The National Security Archives' blog, UNREDACTED, has a somewhat depressing Document Friday post today. It seems that the U.S. Defense Department considers it classifiable national security information to state that the identity of our major Cold War enemy was - wait for it - the Soviet Union.
The Cold War’s “Major Enemy Threat Facing the US” is Classified:
According to Department of Defense reviewers, the “major enemy threat facing the United States” in 1975 must remain classified information. We can know that, “This situation had been prevalent for a number of years and was likely to continue for the foreseeable future,” but not that –ostensibly to protect US “national defense or foreign policy”– the Soviet Union was the Cold War rival to the United States.

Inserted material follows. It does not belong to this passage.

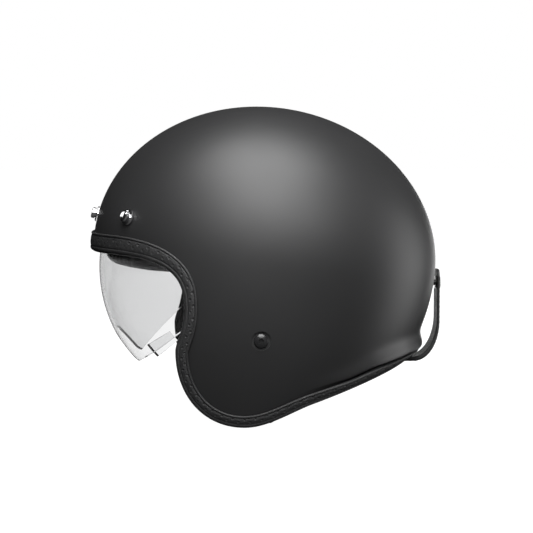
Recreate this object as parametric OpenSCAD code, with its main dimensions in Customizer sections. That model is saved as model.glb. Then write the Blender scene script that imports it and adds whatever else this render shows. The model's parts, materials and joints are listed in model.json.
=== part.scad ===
// Open face motorcycle helmet with a drop-down inner visor, snap studs, a goggle strap and a chin strap.
// The wearer faces -Y, +X is the wearer's left, +Z is up. The origin is the centre of the head cavity.

/* [Shell] */
// Length of the shell from brow to nape
shell_length = 269; // [262:1:276]
// Width of the shell
shell_width = 232; // [228:1:238]
// Height of the crown above the widest line
crown_rise = 115; // [112:1:118]
// Fall of the nape, as the half axis of its curve
nape_drop = 150; // [145:1:158]
// Fall of the cheeks, as the half axis of their curve
cheek_drop = 230; // [220:1:240]
// How far the brow is tipped up, in degrees
shell_tilt = 8.7; // [8:0.1:9.4]
// Fullness of the sides, where 0 is a plain ellipse
fullness = 0.10; // [0.08:0.01:0.12]
// Thickness of the shell
shell_wall = 3.5; // [3:0.1:3.8]
// Height of the lip round the nape
lip_height = 6.2; // [3:0.2:8]

/* [Edge trim] */
// Width of the trim over the brow
trim_face_width = 10; // [8:0.5:11]
// Width of the trim down the cheeks
trim_side_width = 6.6; // [6:0.2:8]
// Width of the trim under the shell
trim_base_width = 6.2; // [5:0.2:7]
// How proud the trim stands of the shell
trim_proud = 2.1; // [1.5:0.1:2.6]

/* [Liner] */
// Depth of the liner below the outer surface where the visor is stowed
pocket_depth = 14.6; // [14:0.1:15]
// Depth of the liner's inner face below the outer surface
liner_depth = 31; // [29:0.5:32]
// Depth of the cheek blocks below the outer surface
cheek_depth = 12.5; // [12:0.1:13]
// Thickness of the comfort pads
pad_thickness = 5.5; // [4:0.5:7]

/* [Visor] */
// Radius of the visor from its pivot to its front
visor_radius = 110.3; // [109.5:0.1:110.6]
// Half width of the visor at its pivots
visor_half = 106.5; // [106:0.1:106.6]
// Thickness of the visor
visor_wall = 2.2; // [1.8:0.1:2.4]
// Half width of the nose notch
notch_half = 27; // [24:1:30]
// Radius of the visor's two lower corners
notch_round = 9; // [4:1:12]

/* [Straps] */
// Width of the chin strap
chin_width = 24; // [20:1:25]
// Width of the goggle strap
goggle_width = 22; // [18:1:24]

/* [Hidden] */
half_length = shell_length / 2;
half_width = shell_width / 2;
tilt_z0 = 1;          // height of the shell ellipse's centre
fine = 48;            // facets of a round drawn as a circle

// ---------- vectors ----------
function unit(v) = v / norm(v);
function mir(p) = [-p.x, p.y, p.z];
function lerp(a, b, t) = a + (b - a) * t;
function smooth(t) = let (q = min(1, max(0, t))) q * q * (3 - 2 * q);

// ---------- the shell's outer surface ----------
// Side view coordinates [Y, Z] turned into the tipped frame of the shell's ellipse, and back.
function tip(y, z) = [cos(shell_tilt) * y - sin(shell_tilt) * (z - tilt_z0),
                      sin(shell_tilt) * y + cos(shell_tilt) * (z - tilt_z0)];
function untip(y, z) = [cos(shell_tilt) * y + sin(shell_tilt) * z,
                        tilt_z0 - sin(shell_tilt) * y + cos(shell_tilt) * z];
// Below the widest line the oval section keeps its shape, and its width and length fall on their own curves.
function section_width(z) = z >= 0 ? half_width : half_width * sqrt(1 - pow(z / cheek_drop, 2));
function section_length(y, z) = half_length * sqrt(1 - pow(z / (y > 0 ? nape_drop : cheek_drop), 2));
function spread2(t) = t[1] >= 0 ? pow(t[0] / half_length, 2) + pow(t[1] / crown_rise, 2)
                                : pow(t[0] / section_length(t[0], t[1]), 2);
function level(p) = let (t = tip(p.y, p.z), r = spread2(t))
    pow(p.x / (section_width(t[1]) * (1 + fullness * r)), 2) + r - 1;
function slope(p, h = 0.01) = [level(p + [h, 0, 0]) - level(p - [h, 0, 0]),
                               level(p + [0, h, 0]) - level(p - [0, h, 0]),
                               level(p + [0, 0, h]) - level(p - [0, 0, h])] / (2 * h);
function normal(p) = unit(slope(p));
function half_x(y, z) = let (t = tip(y, z), r = min(1, spread2(t)))
    section_width(t[1]) * sqrt(1 - r) * (1 + fullness * r);
function on_shell(p, n = 3) = n == 0 ? p : let (g = slope(p)) on_shell(p - g * level(p) / (g * g), n - 1);
function at(y, z) = [half_x(y, z), y, z];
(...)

This redaction serves as further proof of the broken declassification system and the vast swaths of historic information that remain (even after a FOIA review) overclassified and restricted from the public.
--snip--
To redact that the Soviet Union was America’s “major enemy threat,” the DOD cited the b(1) classified information exemption. The accompanying letter does not specifically state which of eight categories of b(1) information that naming the Soviet Union would violate, but claims that it is either b(1) 1.4 (a) “military plans,” (c) “intelligence activities,” or (d) US “foreign relations.”
--snip--
[S]ome may see protests of the redaction of who we fought the Cold War against by the Department of Defense as a whiny quibble, but I see it as the pinnacle of the iceberg of the state’s indifference to the people’s right to know. This idea of a limited government subservient to the people was, after all, a primary reason we threw off the chains of tyranny and fought our Revolutionary War against [redacted].